We aim to understand the function and evolution of the complex molecular networks that underlie life. To do so, we integrate computational population genomics, systems biology, bioinformatics, and molecular evolution. We analyze genomic data to undercover signatures of population history and natural selection, and we build and analyze mathematical simulations of protein networks to probe their function and evolution. Our group is interdisciplinary and collaborative, with an atmosphere that promotes both hard work and creativity.


July 5, 2016
Congratulations to Brian Mannakee on his paper that just came out in PLoS Genetics. In it, we use dynamical systems biology models to predict rates of protein domain evolution. The success of these predictions suggests that natural selection is acting to preserve network dynamics in the face of perturbations from mutations. Although the models are imperfect, we think this work shows the power of systems biology models for quantitatively predicting evolutionary processes.

March 30, 2016
Congratulations to Aaron Ragsdale on his paper that was just accepted for publication in Genetics.
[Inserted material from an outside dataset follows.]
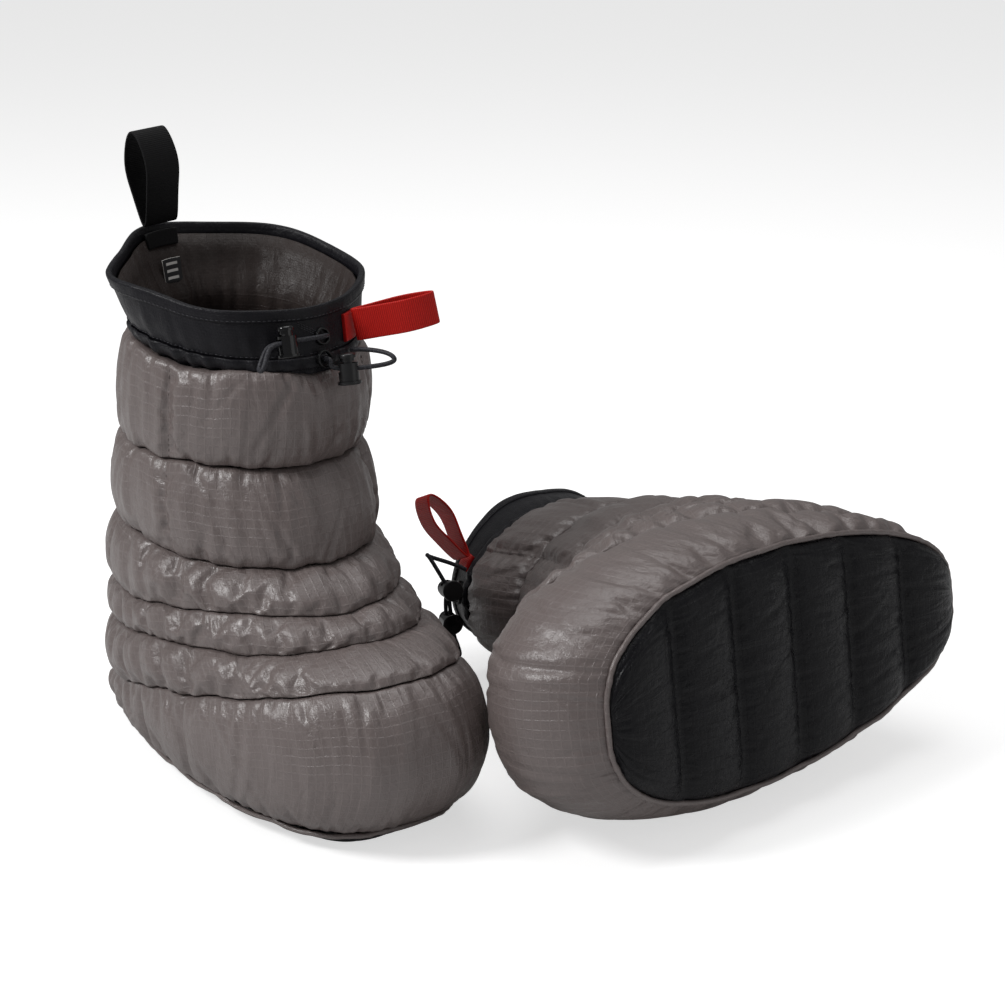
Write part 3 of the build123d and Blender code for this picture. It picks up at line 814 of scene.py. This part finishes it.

In it, we develop a novel diffusion model for trialleic sites, which required some non-trivial applied mathematics. We then apply the model to mutually nonsynonymous codons in Drosophila, to infer the correlation between selection coefficients for mutations at the same protein site. Remarkably, our inferred correlation agrees quantitatively with direct biochemical experiments in bacteria and yeast, suggesting that the correlation we measure is a fundamental property of protein evolution.

March 25, 2016
Congratulations to Benson Hsieh on defending his Ph.D. thesis! Benson will be starting a postdoc in the laboratory of Evan Eichler in the summer.

January 29, 2016
Ryan had a wonderful time teaching at the 2016 Workshop on Population and Speciation Genomics in Cesky Krumlov, Czech Republic. Ryan lectured about demographic inference and ran tutorials on Python programming and using ∂a∂i. The slides and exercises he developed are available here.

January 21, 2016
Congratulations to Benson Hsieh on his two papers that were recently accepted for publication in Genome Research. Both result from our close collaboration with Michael Hammer, Benon's PhD co-supervisor.

In the first paper, we infer a complex demographic model for Central African Pygmies and neigboring farmers. We then use that model as the basis for whole-genome neutral simulations that account for recombination and mutation rate heterogeneity. Those simulations then act as a null model for scanning the genome for evidence of natural selection.

In the second paper, we use a similar null-model approach to test for evidence of archaic admixture into the ancestors of contemporary pygmies. We show not only that such admixture occurred, but that it likely occured several times.